Nike’s War With Adidas Goes To The Street

The rivalry between Nike and Adidas has been growing more intense over the past several years. This trend was first observable amongst the Sneakerhead culture as collectors slowly moved towards the offerings of Adidas over Nike. With time, this became readily apparent with the overstocked shelves and steep discounting of Nike products.
Both companies are innovative in their own right, investing heavily in technology to drive their product lines. Additionally, both have been connected to their customer base and leverage that passion for marketing and releases. So where is the divergence?
As a collector, Adidas has seemingly won on a few fronts:
- Collaborations — Adidas has had a standing business collaborating with 3rd parties. As of late, they have outperformed Nike by far. From its long-standing Y3 partnership to stealing away Kanye from Nike for his Yeezy line, through a number of local, connected collaborations with curators and fashion brands around the world, Adidas does not disappoint its customers with innovative, creative new products.
- Capacity — Every sneaker manufacturer must understand supply and deliver the right amount of product to the market to both drive sales and sustain speculation and interest. While collectors hate both equally for their challenging systems for acquiring new goods, Adidas has lately been priming its position by striking balance without striking a chord.
- Comfort — for anyone who has worn the latest line of Adidas products, they are often credited by customers of both brands as the most comfortable. This isn’t enough, alone, of course, as most people wear sneakers for purposes beyond their design and will sacrifice for style. Given the first 2 considerations, this is just icing on the cake.
Meanwhile, Nike, has been falling behind for a 2 main reasons:
- Complacency — Nike has an amazing product line with great depth. Week to week, however, this serves as a predictable platform upon which the product iterates. With more than 13 Jordan lines alone, we can see that remixes on materials and color ways are the norm, not the exception.
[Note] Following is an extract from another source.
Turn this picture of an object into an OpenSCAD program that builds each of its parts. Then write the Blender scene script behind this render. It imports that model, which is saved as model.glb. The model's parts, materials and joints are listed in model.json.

- Choice — Nike has tremendous product breadth lending itself to hundreds of product choices at any given time. Given all these choices, customers can either find themselves unable to choose or opting to wait as more options will be available in the near term.
Not just collectors and customers are noticing, however. Yesterday, the Street made it known as well:
The competition between Nike and Adidas is getting crazier.
The largest sportswear maker was downgraded from “buy” to “hold” by Jefferies analysts in light of “intensifying US competition” from main competitor Adidas.
“The athletic footwear cycle and Nike brand power are strong, but the competitive landscape should make share gains and margin expansion elusive,” CNBC reports, citing Jefferies research.
Adidas has successfully avoided downward trends in the athletic shoe and apparel markets. The brand’s innovation and redesign efforts are now hurting Nike.
“Adidas has been successful in leveraging the spark from its fashion retro footwear resurgence into other categories like running and athletic apparel,” the note reads.
Source: “Nike’s intense rivalry with Adidas just escalated”, Business Insider
Naturally, this battle is far from over and neither party has a lasting advantage. Consumers are fickle and it is even easier to over-extend any specific tactic. For example, Adidas fans are already complaining about saturation on some of their product lines.
Nike and Adidas must continue their strong innovative practices and leverage the strong communities of customers and collectors that surround their brand to spot new trends for the future and paths to sustainability.